Однако из этого вовсе не следует, что, «глядя в окно», можно забыть про «бумагу», то есть не контролировать себя с помощью словаря, точного знания текста, не располагать необходимыми литературоведческими, историческими и прочими сведениями. В переводе поэзия встречается с филологией, вдохновенный порыв — с кропотливым исследованием. Даже на высшей точке вдохновения переводчик вынужден остерегаться, что его может унести далеко в сторону от подлинника, от материи первоисточника.

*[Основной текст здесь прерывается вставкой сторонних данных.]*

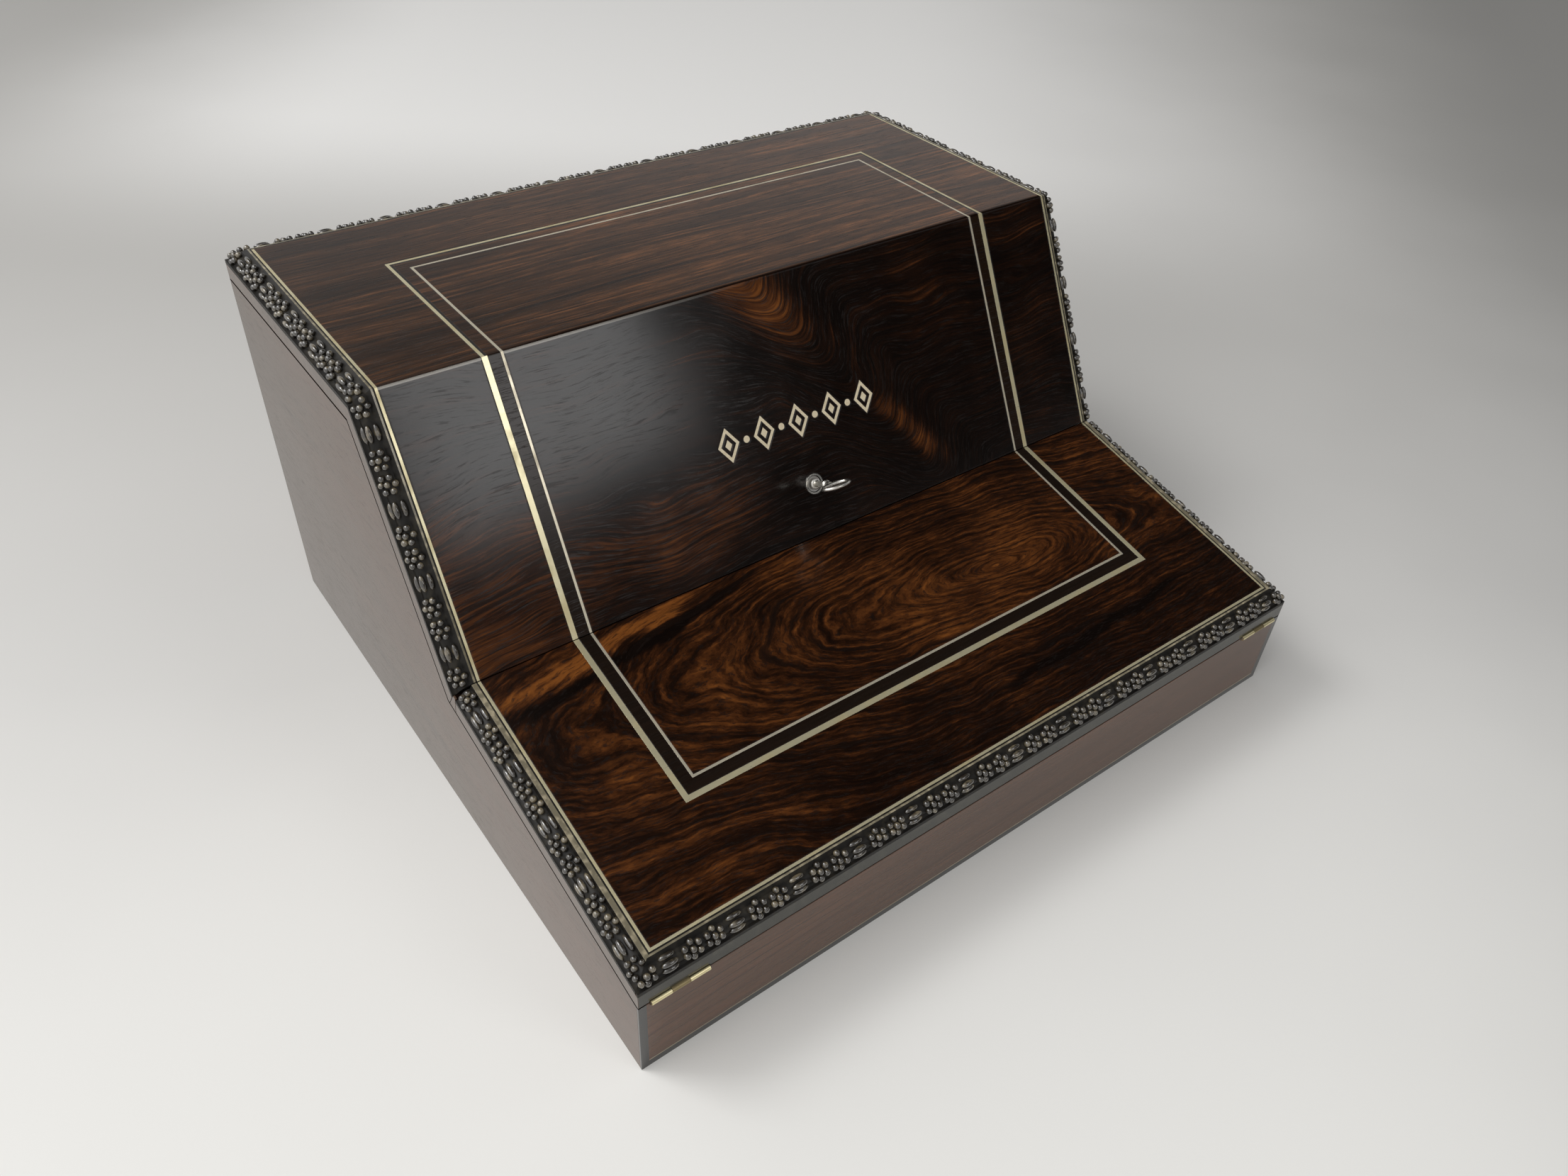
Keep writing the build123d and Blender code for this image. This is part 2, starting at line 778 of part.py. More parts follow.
# The lock case is centred below the keyhole, and its plate is screwed on from inside.
lock_height = lock_up + lock_down
lock_middle = (0, (lock_up - lock_down) / 2)
lock_screw_places = [
    (side * lock_screw_offset, lock_middle[1] + end * lock_height / 3)
    for side in (-1, 1)
    for end in (-1, 1)
]
lock_back_face = Plane(
    origin=lock_plane.offset(-lid_underside).origin, x_dir=(-1, 0, 0), z_dir=-lock_plane.z_dir
)

with BuildPart() as fall_board:
    with BuildSketch(Plane.YZ):
        Polygon(*panel_section("fall", moulding_bed, lid_underside))
    extrude(amount=skin_inside, both=True)
    with BuildSketch(Plane.YZ):
        Polygon(*panel_section("fall", veneer, moulding_bed))
    extrude(amount=field_half_width, both=True)
    with BuildSketch(lock_plane.offset(-lock_front_depth)):
        with Locations(lock_middle):
            Rectangle(2 * lock_half_width, lock_height)
    extrude(amount=-lid_underside, mode=Mode.SUBTRACT)
    with BuildSketch(lock_plane.offset(-(lid_underside - lock_wall))):
        with Locations(lock_middle):
            Rectangle(2 * lock_plate_half_width, lock_height)
    extrude(amount=-lid_underside, mode=Mode.SUBTRACT)
    with BuildSketch(lock_plane):
        Circle(barrel_radius + barrel_relief)
    extrude(amount=-lid_underside, mode=Mode.SUBTRACT)
    with BuildSketch(lock_plane):
        Circle(escutcheon_outer_radius)
    extrude(amount=-escutcheon_depth, mode=Mode.SUBTRACT)
    with BuildSketch(lock_back_face):
        with Locations(*lock_screw_places):
            Circle(screw_radius + pilot_clearance)
    extrude(amount=-(screw_length + pilot_clearance), mode=Mode.SUBTRACT)
    add(bolt_way.part, mode=Mode.SUBTRACT)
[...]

Все это, разумеется, не снимает главного требования к переводам и переводчикам: таланта, артистизма, поэтического изящества. Перевод, несомненно, является формой литературоведческого исследования, но только в том случае, если он художественно состоятелен.
В свой черед поэт чувствует себя намного свободнее, если он в достаточной степени оснащен знанием. Право на творческую вольность, на дерзание, на смелый и неожиданный ход дает лишь полное и всестороннее владение оригиналом.
Одно связано с другим.
Я переводил раннего Шиллера — «Мужицкую серенаду», «Вытрезвление Бахуса», мне надо было выявить и обосновать фольклорную подоплеку его юношеской лирики, пробиться не к мраморному божеству, не к Шиллеру бюстов и памятников, а к молодому белобрысому лекарю: нигде так не чувствуешь Шиллера, как на убогом чердаке его дома в Лейпцигском предместье Голис. Но чердак так бы и остался музеем, если бы в первооснове восприятия не лежали шиллеровские стихи, с их неповторимым ладом, лексикой, строфикой…
В переводе «Лагеря Валленштейна» встреча переводчика с автором шла как бы с другого конца.